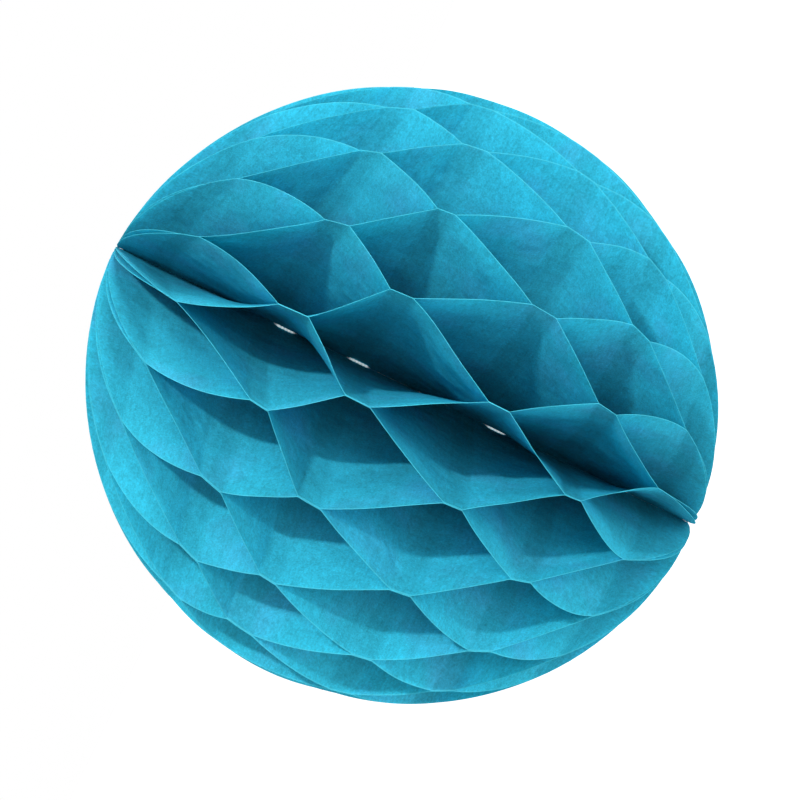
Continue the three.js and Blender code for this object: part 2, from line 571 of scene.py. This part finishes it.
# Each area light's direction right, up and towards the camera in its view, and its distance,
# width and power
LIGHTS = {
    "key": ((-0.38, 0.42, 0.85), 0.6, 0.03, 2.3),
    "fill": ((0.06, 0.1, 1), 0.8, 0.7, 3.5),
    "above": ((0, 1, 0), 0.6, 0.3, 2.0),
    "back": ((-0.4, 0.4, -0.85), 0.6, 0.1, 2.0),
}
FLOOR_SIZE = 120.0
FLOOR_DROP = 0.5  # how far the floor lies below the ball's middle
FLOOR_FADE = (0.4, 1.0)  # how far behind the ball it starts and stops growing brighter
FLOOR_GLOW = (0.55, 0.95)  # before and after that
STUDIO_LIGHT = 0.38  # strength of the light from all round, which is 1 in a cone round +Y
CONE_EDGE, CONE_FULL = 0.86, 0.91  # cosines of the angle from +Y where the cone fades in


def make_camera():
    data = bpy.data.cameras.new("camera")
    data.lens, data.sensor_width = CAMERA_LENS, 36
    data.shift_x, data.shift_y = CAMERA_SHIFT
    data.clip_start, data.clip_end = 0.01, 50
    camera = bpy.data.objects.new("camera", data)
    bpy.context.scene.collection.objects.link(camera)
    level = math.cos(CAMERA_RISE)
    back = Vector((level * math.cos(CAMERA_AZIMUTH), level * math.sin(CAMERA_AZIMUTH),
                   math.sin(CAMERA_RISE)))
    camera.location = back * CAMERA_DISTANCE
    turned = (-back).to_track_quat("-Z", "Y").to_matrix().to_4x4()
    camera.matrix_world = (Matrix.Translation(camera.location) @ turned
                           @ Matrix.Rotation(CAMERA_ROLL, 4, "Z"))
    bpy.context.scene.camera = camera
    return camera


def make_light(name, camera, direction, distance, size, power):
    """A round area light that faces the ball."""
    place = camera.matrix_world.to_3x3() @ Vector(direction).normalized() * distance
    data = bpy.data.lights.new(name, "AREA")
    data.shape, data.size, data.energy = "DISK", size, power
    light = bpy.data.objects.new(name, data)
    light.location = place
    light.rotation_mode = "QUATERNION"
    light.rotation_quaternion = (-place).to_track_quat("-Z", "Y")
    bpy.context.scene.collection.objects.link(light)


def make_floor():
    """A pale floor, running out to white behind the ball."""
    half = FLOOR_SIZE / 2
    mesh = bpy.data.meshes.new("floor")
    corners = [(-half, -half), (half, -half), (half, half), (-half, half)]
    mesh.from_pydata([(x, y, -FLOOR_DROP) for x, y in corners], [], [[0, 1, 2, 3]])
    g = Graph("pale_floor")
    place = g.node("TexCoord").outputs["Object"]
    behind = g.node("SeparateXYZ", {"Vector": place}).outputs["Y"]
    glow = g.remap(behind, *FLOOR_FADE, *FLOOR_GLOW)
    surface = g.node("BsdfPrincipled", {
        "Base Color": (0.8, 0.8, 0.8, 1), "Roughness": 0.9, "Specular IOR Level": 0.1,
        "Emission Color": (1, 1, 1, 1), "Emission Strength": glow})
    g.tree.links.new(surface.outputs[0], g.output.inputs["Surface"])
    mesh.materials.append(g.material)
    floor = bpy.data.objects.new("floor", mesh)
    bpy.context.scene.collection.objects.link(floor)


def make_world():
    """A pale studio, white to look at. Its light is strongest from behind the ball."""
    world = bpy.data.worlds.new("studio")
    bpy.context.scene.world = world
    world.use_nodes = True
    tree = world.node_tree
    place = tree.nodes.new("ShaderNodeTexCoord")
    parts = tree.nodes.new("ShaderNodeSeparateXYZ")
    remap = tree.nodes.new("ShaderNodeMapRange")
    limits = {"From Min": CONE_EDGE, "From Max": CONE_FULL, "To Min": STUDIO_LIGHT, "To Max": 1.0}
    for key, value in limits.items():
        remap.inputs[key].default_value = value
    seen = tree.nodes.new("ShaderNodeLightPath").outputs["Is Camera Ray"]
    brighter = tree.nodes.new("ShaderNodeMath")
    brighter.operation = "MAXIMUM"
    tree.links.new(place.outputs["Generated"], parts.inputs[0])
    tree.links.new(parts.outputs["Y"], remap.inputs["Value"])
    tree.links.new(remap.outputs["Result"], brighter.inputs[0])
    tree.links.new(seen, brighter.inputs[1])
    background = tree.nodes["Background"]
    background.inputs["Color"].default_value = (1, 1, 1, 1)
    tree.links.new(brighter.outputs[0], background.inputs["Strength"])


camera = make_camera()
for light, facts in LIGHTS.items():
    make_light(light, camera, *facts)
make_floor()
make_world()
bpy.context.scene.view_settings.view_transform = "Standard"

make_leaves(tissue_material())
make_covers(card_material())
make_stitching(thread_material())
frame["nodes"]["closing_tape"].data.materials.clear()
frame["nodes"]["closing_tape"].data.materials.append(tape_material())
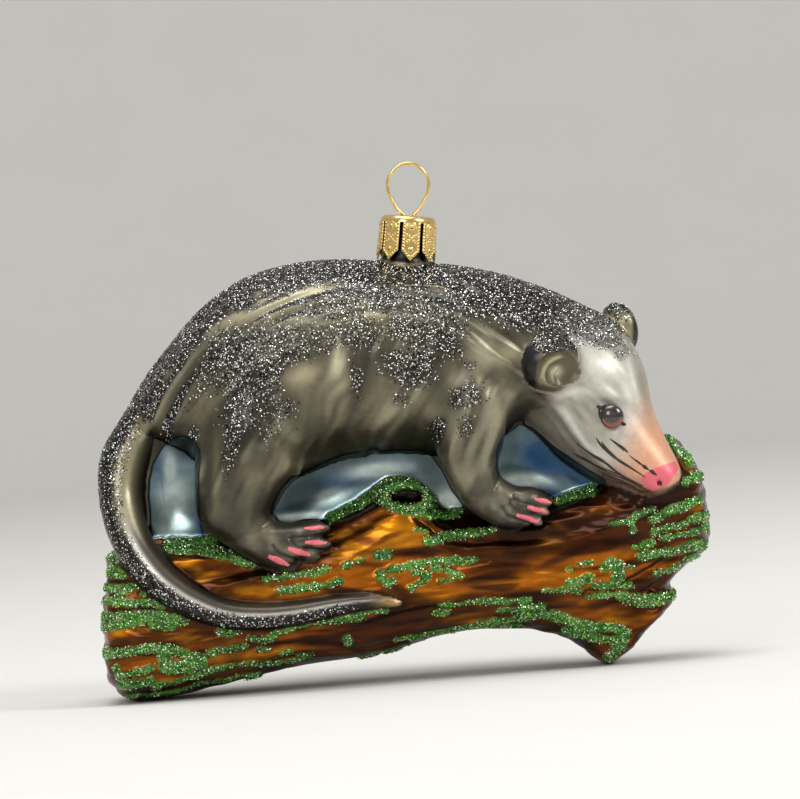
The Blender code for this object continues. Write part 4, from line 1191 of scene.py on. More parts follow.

• WRITTEN REQUEST: Extract each line of the listing above, copying it word for word.

• EXERCISE RESULT:
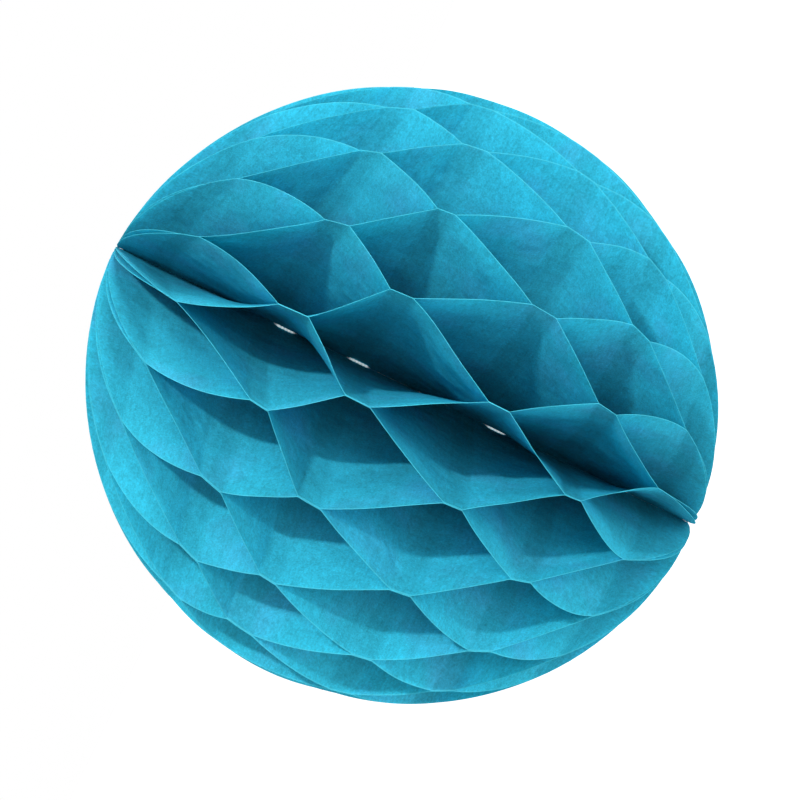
Continue the three.js and Blender code for this object: part 2, from line 571 of scene.py. This part finishes it.
# Each area light's direction right, up and towards the camera in its view, and its distance,
# width and power
LIGHTS = {
    "key": ((-0.38, 0.42, 0.85), 0.6, 0.03, 2.3),
    "fill": ((0.06, 0.1, 1), 0.8, 0.7, 3.5),
    "above": ((0, 1, 0), 0.6, 0.3, 2.0),
    "back": ((-0.4, 0.4, -0.85), 0.6, 0.1, 2.0),
}
FLOOR_SIZE = 120.0
FLOOR_DROP = 0.5  # how far the floor lies below the ball's middle
FLOOR_FADE = (0.4, 1.0)  # how far behind the ball it starts and stops growing brighter
FLOOR_GLOW = (0.55, 0.95)  # before and after that
STUDIO_LIGHT = 0.38  # strength of the light from all round, which is 1 in a cone round +Y
CONE_EDGE, CONE_FULL = 0.86, 0.91  # cosines of the angle from +Y where the cone fades in


def make_camera():
    data = bpy.data.cameras.new("camera")
    data.lens, data.sensor_width = CAMERA_LENS, 36
    data.shift_x, data.shift_y = CAMERA_SHIFT
    data.clip_start, data.clip_end = 0.01, 50
    camera = bpy.data.objects.new("camera", data)
    bpy.context.scene.collection.objects.link(camera)
    level = math.cos(CAMERA_RISE)
    back = Vector((level * math.cos(CAMERA_AZIMUTH), level * math.sin(CAMERA_AZIMUTH),
                   math.sin(CAMERA_RISE)))
    camera.location = back * CAMERA_DISTANCE
    turned = (-back).to_track_quat("-Z", "Y").to_matrix().to_4x4()
    camera.matrix_world = (Matrix.Translation(camera.location) @ turned
                           @ Matrix.Rotation(CAMERA_ROLL, 4, "Z"))
    bpy.context.scene.camera = camera
    return camera


def make_light(name, camera, direction, distance, size, power):
    """A round area light that faces the ball."""
    place = camera.matrix_world.to_3x3() @ Vector(direction).normalized() * distance
    data = bpy.data.lights.new(name, "AREA")
    data.shape, data.size, data.energy = "DISK", size, power
    light = bpy.data.objects.new(name, data)
    light.location = place
    light.rotation_mode = "QUATERNION"
    light.rotation_quaternion = (-place).to_track_quat("-Z", "Y")
    bpy.context.scene.collection.objects.link(light)


def make_floor():
    """A pale floor, running out to white behind the ball."""
    half = FLOOR_SIZE / 2
    mesh = bpy.data.meshes.new("floor")
    corners = [(-half, -half), (half, -half), (half, half), (-half, half)]
    mesh.from_pydata([(x, y, -FLOOR_DROP) for x, y in corners], [], [[0, 1, 2, 3]])
    g = Graph("pale_floor")
    place = g.node("TexCoord").outputs["Object"]
    behind = g.node("SeparateXYZ", {"Vector": place}).outputs["Y"]
    glow = g.remap(behind, *FLOOR_FADE, *FLOOR_GLOW)
    surface = g.node("BsdfPrincipled", {
        "Base Color": (0.8, 0.8, 0.8, 1), "Roughness": 0.9, "Specular IOR Level": 0.1,
        "Emission Color": (1, 1, 1, 1), "Emission Strength": glow})
    g.tree.links.new(surface.outputs[0], g.output.inputs["Surface"])
    mesh.materials.append(g.material)
    floor = bpy.data.objects.new("floor", mesh)
    bpy.context.scene.collection.objects.link(floor)


def make_world():
    """A pale studio, white to look at. Its light is strongest from behind the ball."""
    world = bpy.data.worlds.new("studio")
    bpy.context.scene.world = world
    world.use_nodes = True
    tree = world.node_tree
    place = tree.nodes.new("ShaderNodeTexCoord")
    parts = tree.nodes.new("ShaderNodeSeparateXYZ")
    remap = tree.nodes.new("ShaderNodeMapRange")
    limits = {"From Min": CONE_EDGE, "From Max": CONE_FULL, "To Min": STUDIO_LIGHT, "To Max": 1.0}
    for key, value in limits.items():
        remap.inputs[key].default_value = value
    seen = tree.nodes.new("ShaderNodeLightPath").outputs["Is Camera Ray"]
    brighter = tree.nodes.new("ShaderNodeMath")
    brighter.operation = "MAXIMUM"
    tree.links.new(place.outputs["Generated"], parts.inputs[0])
    tree.links.new(parts.outputs["Y"], remap.inputs["Value"])
    tree.links.new(remap.outputs["Result"], brighter.inputs[0])
    tree.links.new(seen, brighter.inputs[1])
    background = tree.nodes["Background"]
    background.inputs["Color"].default_value = (1, 1, 1, 1)
    tree.links.new(brighter.outputs[0], background.inputs["Strength"])


camera = make_camera()
for light, facts in LIGHTS.items():
    make_light(light, camera, *facts)
make_floor()
make_world()
bpy.context.scene.view_settings.view_transform = "Standard"

make_leaves(tissue_material())
make_covers(card_material())
make_stitching(thread_material())
frame["nodes"]["closing_tape"].data.materials.clear()
frame["nodes"]["closing_tape"].data.materials.append(tape_material())
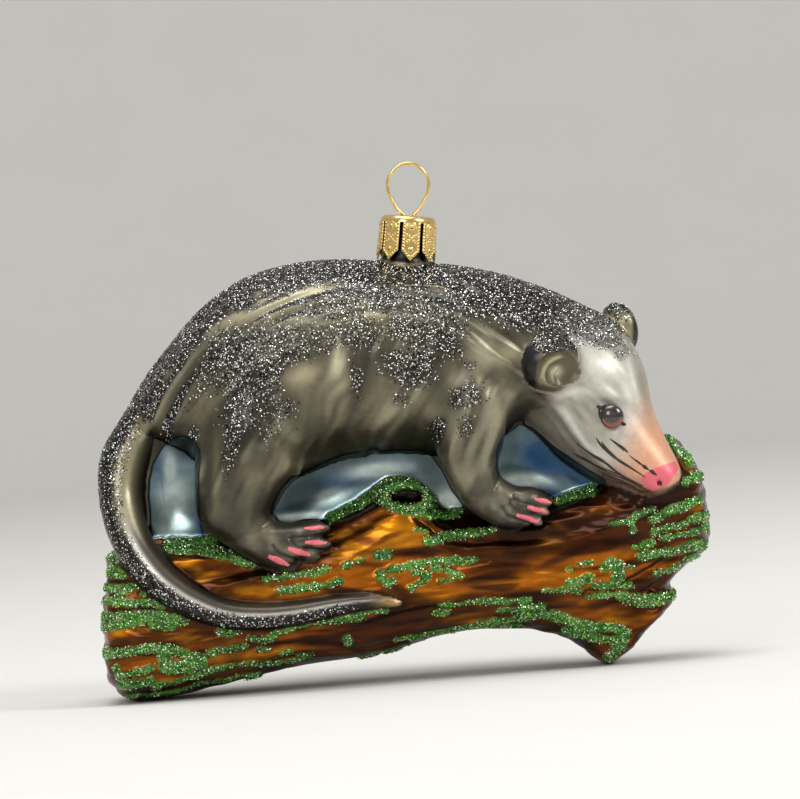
The Blender code for this object continues. Write part 4, from line 1191 of scene.py on. More parts follow.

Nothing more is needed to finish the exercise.